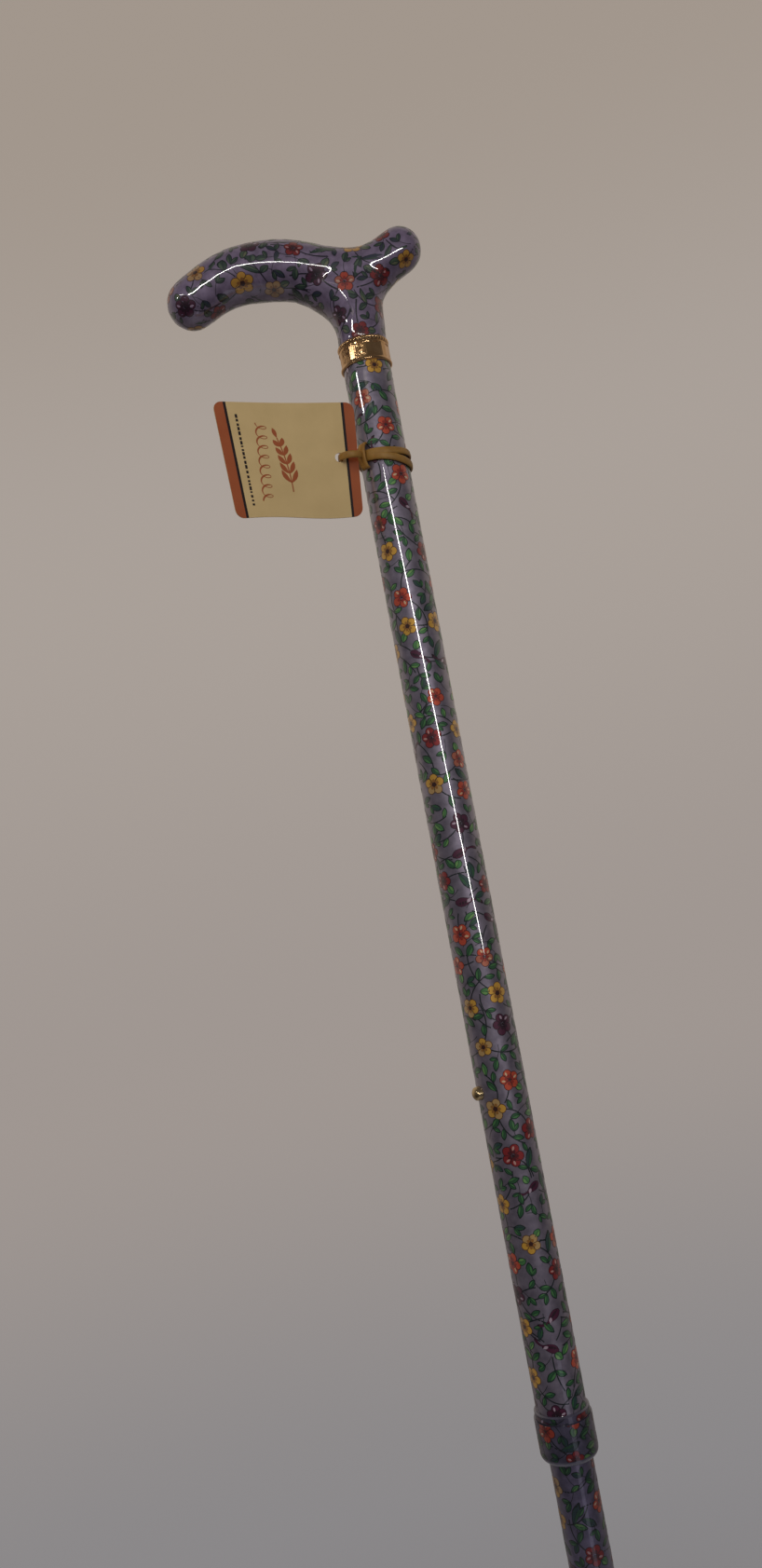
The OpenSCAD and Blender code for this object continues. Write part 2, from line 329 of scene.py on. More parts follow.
# ---- handle
# The arm's centre line, as in the CAD: x, height over the neck, half height, half width
ARM = [(-75.6, 35.2, 12.1, 11.6), (-70, 38.4, 12.3, 12), (-62, 42.2, 12.6, 12.3),
       (-52, 44.6, 13.2, 12.8), (-42, 44.8, 13.8, 13), (-32, 43.6, 14, 13.1),
       (-22, 41.1, 13.6, 12.8), (-11, 37.6, 12.6, 12.3), (0, 35.5, 11.8, 11.9),
       (8, 35.7, 11.2, 11.5), (16, 38, 10.9, 11.2), (25, 42.6, 10.9, 10.9)]
# The neck's flare, as in the CAD: height over the neck, left edge, right edge, half width
NECK = [(-2.5, -11.6, 11.6, 11.6), (6, -11.1, 12, 11.6), (11, -11.7, 12.4, 11.6),
        (15, -13.4, 12.8, 11.7), (19, -16.3, 13.3, 11.8), (23, -20.6, 15.6, 11.9),
        (26, -24, 18.6, 12), (28.5, -28.5, 21.5, 12), (34, -30, 21, 11)]
HANDLE_SIDES = 64
HANDLE_VOXEL = 0.75


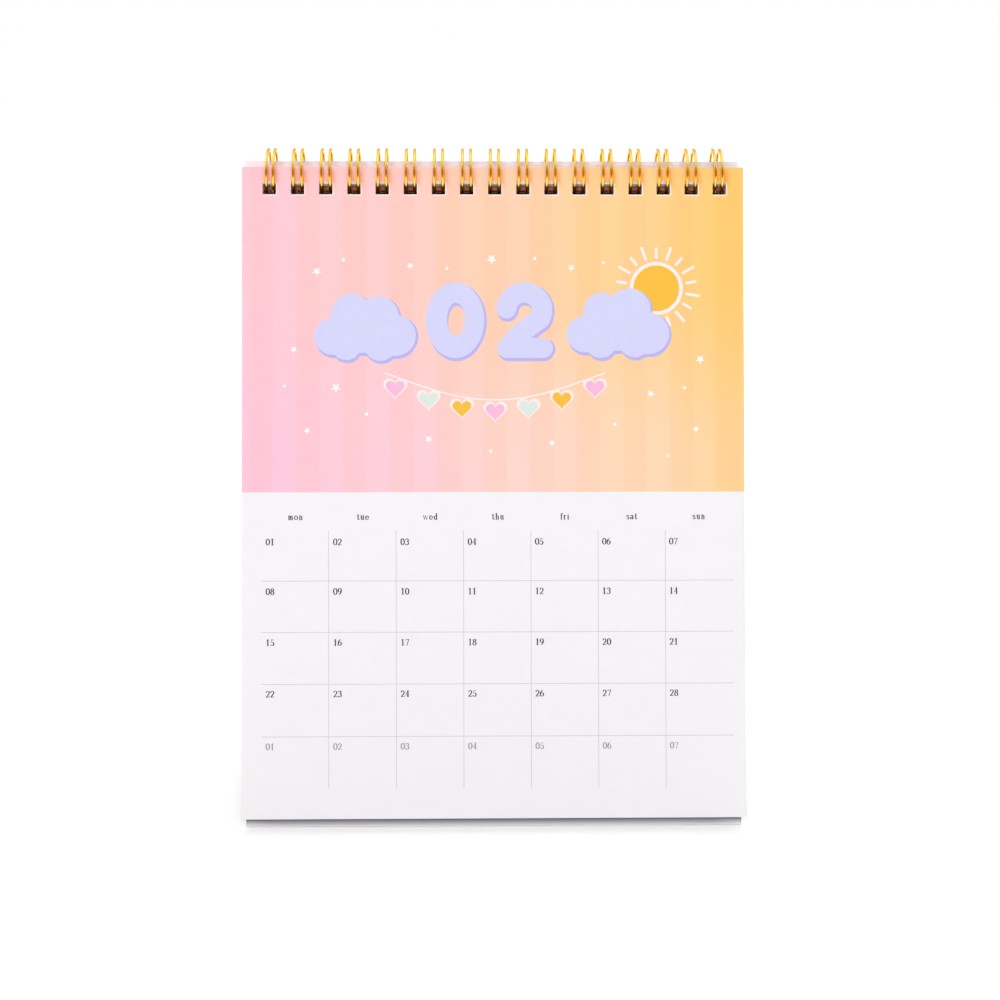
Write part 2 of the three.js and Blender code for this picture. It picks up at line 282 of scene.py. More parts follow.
def gold_wire():
    n = Nodes("gold_wire")
    where = n.coords()
    cloud = n.noise(where, 700.0, 3.0, 0.6)
    bright = n.ramp(cloud, [(0.3, (0.98, 0.59, 0.050, 1)), (0.7, (1.0, 0.63, 0.065, 1))])
    split = n.new("ShaderNodeSeparateXYZ")
    n.link(where, split.inputs[0])
    # angle round the loop, zero at its lowest point, where the wire runs inside the punched holes; there the base
    # colour is painted dark brown as painted shade
    angle = n.math("ARCTAN2", n.math("SUBTRACT", LOOP_Y / 1000.0, split.outputs[1]),
                   n.math("SUBTRACT", LOOP_Z / 1000.0, split.outputs[2]))
    unshaded_part = n.new("ShaderNodeMapRange", interpolation_type="SMOOTHSTEP")
    n.put(unshaded_part.inputs[0], n.math("ABSOLUTE", angle))
    for socket, value in zip(list(unshaded_part.inputs)[1:5], (0.45, 0.78, 0.0, 1.0)):
        socket.default_value = value
    # painted shade: dark brown base colour on the part of the loop inside the holes
    n.put(n.bsdf.inputs["Base Color"], n.mix(unshaded_part.outputs[0], (0.13, 0.055, 0.010, 1), bright))
    rough = n.math("MULTIPLY_ADD", n.noise(where, 2600.0, 3.0, 0.6), 0.10, 0.13)
    n.bump(n.noise(where, 3800.0, 2.0, 0.5), 0.05, 0.00002)
    mat = n.finish(rough, metal=1.0)
    n.bsdf.inputs["Coat Weight"].default_value = 0.25
    n.bsdf.inputs["Coat Roughness"].default_value = 0.12
    return mat


def board_material(name, base, dark, fleck):
    """Pressed grey-brown board: long soft fibres, short dark and light flecks."""
    n = Nodes(name)
    where = n.coords()
    stretch = n.new("ShaderNodeMapping", vector_type="POINT")
    stretch.inputs["Scale"].default_value = (1.0, 0.35, 0.35)
    n.link(where, stretch.inputs["Vector"])
    fibre = n.noise(stretch.outputs[0], 900.0, 6.0, 0.65)
    cloud = n.noise(where, 60.0, 4.0, 0.55)
    specks = n.noise(where, 2400.0, 3.0, 0.7)
    colour = n.ramp(fibre, [(0.32, dark), (0.55, base), (0.72, fleck)])
    tone = n.ramp(cloud, [(0.3, (0.90, 0.90, 0.90, 1)), (0.7, (1.05, 1.04, 1.03, 1))])
    colour = n.mix(1.0, colour, tone, "MULTIPLY")
    spots = n.ramp(specks, [(0.66, (0, 0, 0, 1)), (0.72, (1, 1, 1, 1))])
    split = n.new("ShaderNodeRGBToBW")
    n.link(spots, split.inputs[0])
    colour = n.mix(n.math("MULTIPLY", split.outputs[0], 0.45), colour, dark)
    n.put(n.bsdf.inputs["Base Color"], colour)
    height = n.math("ADD", fibre, n.math("MULTIPLY", specks, 0.4))
    n.bump(height, 0.35, 0.00006)
    return n.finish(n.math("MULTIPLY_ADD", fibre, 0.15, 0.78), spec=0.2)


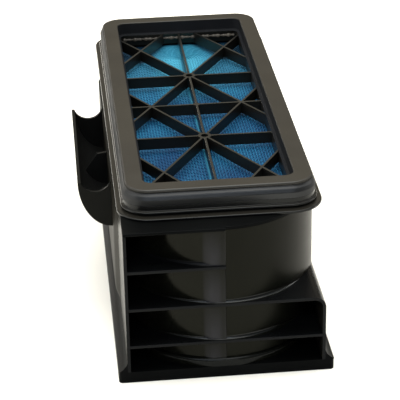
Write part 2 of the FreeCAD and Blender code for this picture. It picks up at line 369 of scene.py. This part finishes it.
def urethane(name, low, high, roughness, level, black_below=None):
    """Moulded urethane skin: matte, faintly pebbled, with soft colour drift.

    black_below is the height under which the skin is black and glossier, but duller on the long sides.
    """
    mat, nodes, links, shader = new_material(name)
    coords = scaled_coords(nodes, links, (1, 1, 1))
    tone = noise_node(nodes, links, coords, 30.0, 5.0)
    body = ramp_node(nodes, links, tone, [(0.25, low + (1,)), (0.8, high + (1,))])
    smudge = noise_node(nodes, links, coords, 60.0, 4.0)
    gloss = range_node(nodes, links, smudge, roughness - 0.07, roughness + 0.07)
    # Brown tone above the given height, black below it.
    if black_below:
        height = object_axes(nodes, links)[2]
        below_share = position_range(nodes, links, height, black_below - 0.8 * MM, black_below, 1.0, 0.0)
        black = (0.003, 0.0032, 0.0034, 1)
        body = colour_mix(nodes, links, "MIX", below_share, body, black)
        gloss = math_node(nodes, links, "MULTIPLY", gloss, range_node(nodes, links, below_share, 1.0, 0.85))
        sideways = math_node(nodes, links, "ABSOLUTE", normal_axis(nodes, links, "X"))
        gloss = math_node(nodes, links, "MULTIPLY", gloss, range_node(nodes, links, sideways, 1.0, 2.2))
    links.new(body, shader.inputs["Base Color"])
    links.new(gloss, shader.inputs["Roughness"])
    pebble = noise_node(nodes, links, coords, 1400.0, 2.0)
    drift = noise_node(nodes, links, coords, 70.0, 2.0)
    first = bump_node(nodes, links, drift, 0.15, 0.4 * MM)
    links.new(bump_node(nodes, links, pebble, 0.2, 0.06 * MM, first), shader.inputs["Normal"])
    shader.inputs["Specular IOR Level"].default_value = level
    shader.inputs["Specular Tint"].default_value = (0.94, 0.97, 1.0, 1)
    return mat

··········

◆ TASK DIRECTIONS: Up to and including the line that holds "HANDLE_VOXEL = 0.75", reproduce the records above exactly from their first line, and give nothing else.

◆ THE RESPONSE:
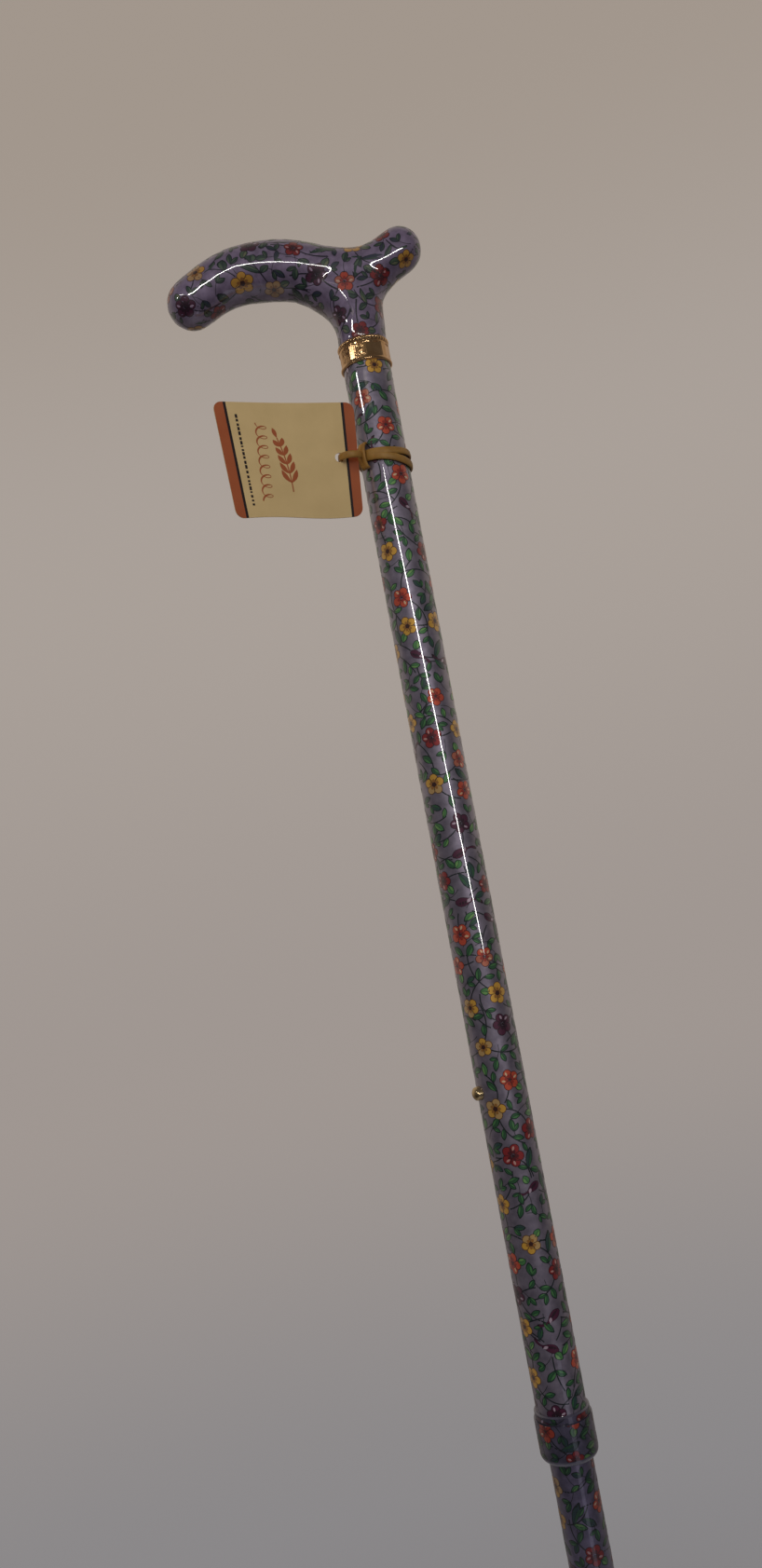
The OpenSCAD and Blender code for this object continues. Write part 2, from line 329 of scene.py on. More parts follow.
# ---- handle
# The arm's centre line, as in the CAD: x, height over the neck, half height, half width
ARM = [(-75.6, 35.2, 12.1, 11.6), (-70, 38.4, 12.3, 12), (-62, 42.2, 12.6, 12.3),
       (-52, 44.6, 13.2, 12.8), (-42, 44.8, 13.8, 13), (-32, 43.6, 14, 13.1),
       (-22, 41.1, 13.6, 12.8), (-11, 37.6, 12.6, 12.3), (0, 35.5, 11.8, 11.9),
       (8, 35.7, 11.2, 11.5), (16, 38, 10.9, 11.2), (25, 42.6, 10.9, 10.9)]
# The neck's flare, as in the CAD: height over the neck, left edge, right edge, half width
NECK = [(-2.5, -11.6, 11.6, 11.6), (6, -11.1, 12, 11.6), (11, -11.7, 12.4, 11.6),
        (15, -13.4, 12.8, 11.7), (19, -16.3, 13.3, 11.8), (23, -20.6, 15.6, 11.9),
        (26, -24, 18.6, 12), (28.5, -28.5, 21.5, 12), (34, -30, 21, 11)]
HANDLE_SIDES = 64
HANDLE_VOXEL = 0.75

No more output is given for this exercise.